Party Chairman Julius Nyerere spent the first five days of March 1989 in Pemba, The front page headlines in the Daily/Sunday News tell their own story of what happened.
March 2: Nyerere Dismisses False Propaganda
March 3: Mwalimu Warns Agitators
March 4: Pemba Elders Want Severe Punishment For Detractors
March 5: Regional Commissioners Free To Detain Trouble Shooters
He is reported to have made the following remarks in addresses to various Party meetings in Pemba. (He was responding, among other things, to the demand by Party elders for punitive action to be taken against ‘traitors, detractors and hypocrites’ on the island).
He said that Party members should ignore false propaganda being spread by disgruntled elements against the Party and its leaders. Government organs would book opportunists disturbing political stability on the pretext of promoting democracy. “Democracy is not chaos …. Frankly, I personally don’t care what he (referring to former Zanzibar Chief Minister Seif Shariff Hamad’s reported mud-slinging campaign against the Party and its leaders) says … He can stand on top of Kilimanjaro and shout himself hoarse, but there is a limit to which the utterances will be tolerated” . Hamad and his clique, who were expelled from the Party last year, were motivated by impetuous greed for power … they had been given every opportunity to reform. Mwalimu said that Hamad had written abusive letters to him and to Party Vice Chairman Mwinyi. Mwalimu added however that the Party would protect the constitutional rights of Hamad and his group.
Later, in Zanzibar island, Mwalimu told Regional Commissioners to apply state powers, including detention, against political cheats and opportunists who were waging a smear campaign. He warned that Commissioners failing to book the culprits would be treated as accomplices using their positions to protect the detractors. The Party Chairman said that the culprits should first be warned to desist from the slander campaign, failing which they would be detained. He said the R.C’s should renew the initial 48 hour detention orders on a given culprit as often as necessary to bring him under control. Under the law R.C’s can seek presidential approval to hold culprits for longer periods.
Responding to questions in a wide ranging 40 minute interview on Television Zanzibar, Mwalimu denied accusations that he was spearheading a crusade to turn the CCM Party into a Catholic Church movement. He said it was sinful for a grown-up person to tell lies and wondered how people could speak of such serious charges when both Christianity and Islam preached against lies.
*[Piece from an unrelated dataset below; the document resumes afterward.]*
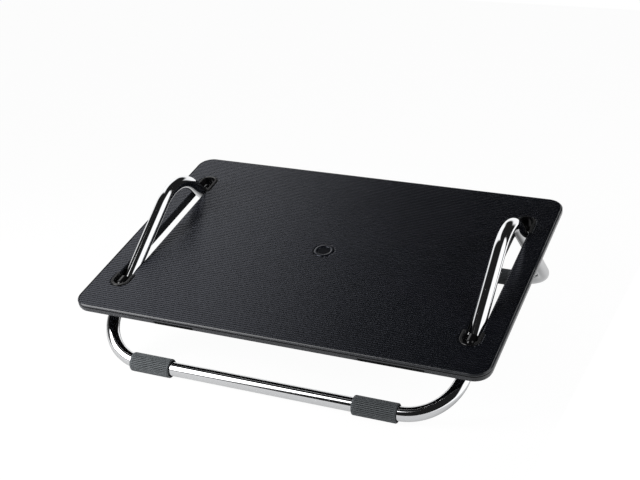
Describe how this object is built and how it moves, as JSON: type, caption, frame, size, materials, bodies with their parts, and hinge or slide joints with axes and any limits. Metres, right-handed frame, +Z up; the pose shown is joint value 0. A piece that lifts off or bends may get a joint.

Mwalimu also denied that he had influenced the appointment of Seif Shariff Hamad as Isles Chief Minister in 1984 or that of his successor, Dr. Omar Juma. “It was President Mwinyi who picked Seif. As for Dr. Omar, I did not even know him. Why give me credit for things I did not do, Mwalimu wondered. He admitted however that, after the 1985 elections he had strongly argued for the re-appointment of Seif following the misunderstandings created by Seif and his clique aimed at stopping the election of Zanzibar President Idris Abdul Wakil. “I did this not because I feared Seif but for national unity. If this was a miscalculation on my part, I accept the responsibility” he explained.
Various organs of the press outside Tanzania have been giving their views.
Sometime before these events African Concord stated that tension in Zanzibar was under control but that security measures had had to be taken in response to rumours of impending strife. It quoted President Mwinyi as having said that “The government is not taking any risks. Every possible precautionary measure is being taken to guarantee public safety and the security of the state”.
The Financial Times in its January 17 issue stated that Zanzibar feels that it deserves a larger slice of development aid than the US$ 50 million which was allocated to island projects in 1988-89. It quoted an economist in the Zanzibar Finance Ministry as complaining that the case put to the IMF was not based on the economy of Tanzania but on that of Tanganyika. But the newspaper went on to state that Zanzibar, despite a more liberal economic policy than that of the mainland, would be hard pushed to go it alone. ‘Zanzibar currently relies on import of food, electricity and fuel from the mainland for which it pays in shillings, while it spends more than a third of its foreign exchange on rice from Thailand for the discerning local palate. Perhaps more pertinently, Zanzibar does not control its own defence. To overthrow the government would be impossible. For the opposition leaders, who drink tamarind juice beneath the Sultan’s old palace and gaze out across the sea to the mainland, this must be all too clear.’
Africa Analysis, however, in its March 17 issue stated that it considered that Mwalimu Nyerere’s recent public utterances were unlikely to dampen widespread agitation against the Party and the Tanzanian authorities.